The other thing about temp-tables as collections is the performance cost of creating and maintaining a query for each object that wants to maintain an iterating cursor through the collection.
Now I have to concede that given my Java and .NET experience, I am prejudiced toward supporting collections in the ABL. So it could be that I am thinking about this problem the wrong way, or there is some obvious change to the architecture that I am missing. If so, please feel free to point it out. I really am looking for opinions on this.
10.2B has variable-sized arrays .
/* do not specify an extent */
DEF VAR foo AS CHAR EXTENT NO-UNDO.
EXTENT(foo) = invitees:Count().
Julian
On 27 April 2010 20:28, Bruce Gruenbaum
I don't know how big the array is up front. I'm getting it as a set of elements in an XML document. I need the array to resize as I add.
Create a class to hold n (10, 20 whatever) numbers of invitees, and
create a new object when a limit is reached.
Julian
On 27 April 2010 21:07, Bruce Gruenbaum
Actually, that idea has some potential to it. I'd still have to provide some kind of iterator so that iterating through the whole collection is transparent, but the idea of chunking the collection into blocks of x may not be a bad workaround.
Hey! don't sound so surprised ...
On 27 April 2010 21:16, Bruce Gruenbaum
From an OOD perspective, the right answer here is, of course, a collection.
If you were unwilling to use an ABL implementation of a collection, you could take a page from the M-S-E model and use a TT in CalendarItem with a query with an external interface which allowed walking the set, but no direct access to the TT handle or the query handle so that no additions or deletions could be made.
JMLS - not just even a pretty face.
Actually, Bruce wasn't surprised since he and I have been talking about an idea related to this, but all within a single collection object, not separate objects. Stay tuned ....
Yeah... except we hadn't discussed the idea of a set of objects that each has an array in them.
Julian's idea got me thinking... We could create a linked list of objects that each contains an array. Thus you could grow the original array in chunks. You still have the issue of pointer to item "n", but it's derivable. This actually has a lot of potential.

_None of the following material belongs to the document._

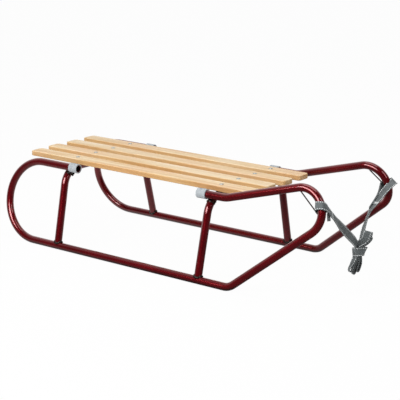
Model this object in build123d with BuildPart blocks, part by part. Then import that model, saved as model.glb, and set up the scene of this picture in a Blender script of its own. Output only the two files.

We can consider it. It has the plus of being potentially open ended, but the minus of adding another layer of indirection and increasing the number of objects in the pool. Whereas, my proposal is closed end, but with the multiple constructor approach is upper bound can easily be large enough to be effectively open, while minimizing the number of objects and providing a simpler and more direct implementation.
The Vector object in Java owns a simple extent with a preferred size. When that extent gets full, its makes a new extent with twice the size. An integer holds the number of set items. FYI
This is along the lines of something we are exploring ... but we actually have quite a pool of ideas now.